Muneeb: I don’t think this is a Pakistani phenomenon, bankers are often founder in many emerging economies. Pakistan’s software development talent has mostly focused on services export and not on building products, so there has been little innovation around products built for Pakistan. Software engineers are not product people per se and working in services bribes them into staying execution people. Secondly, ridesharing and e-commerce is very operation focused and not necessarily evolutionary technology. People coming from investment banking and management consulting are often good at working hard and positioning the right story, later executing and backing it up with a strong understanding of numbers. They are similar to many of the investors and thus this particular demographic has an easier rapport with them. I myself, don’t have the product development skills and that is an area I spend most of my time learning.

TJ: Daraz was a very aggressive company in terms of targets, do you have same culture in Bykea?

Muneeb: We are aggressive and realistic while being a 100% number focused company, we may not share metrics widely but certainly with teams and individuals while making them accountable for their performance.

TJ: What do you think about Airlift? Is there a big potential for them?
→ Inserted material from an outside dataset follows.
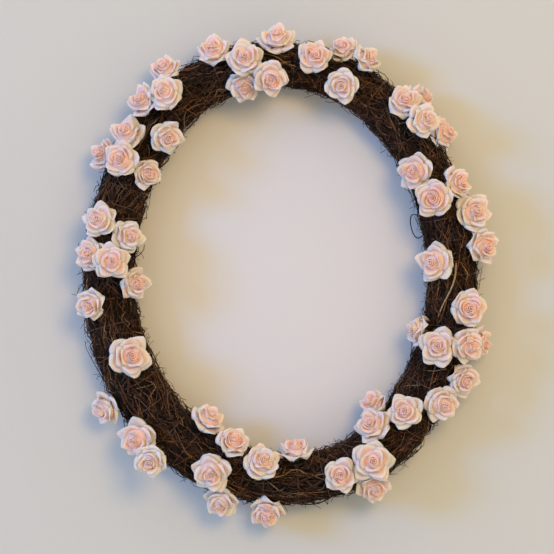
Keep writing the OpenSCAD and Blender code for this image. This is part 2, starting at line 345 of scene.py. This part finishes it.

Muneeb: Airlift is pretty cool, their model is similar to Svwl from Egypt and Shuttl from India and they target long hauls (20KM+). However, they do not solve the first and last mile so they become a very good complement to our service as we solve the challenge for them. For example, in Rawalpindi, people use the Metro bus service that solves for the long haul of 20 km extensively but Bykea is actively used to and from the Metro station. So, we are complementary to shuttle models.

With that, we concluded our conversation and I felt impressed by the clarity and vision in Muneeb’s thoughts. Interviewing founders is always a great learning experience and this indeed was an amazing one.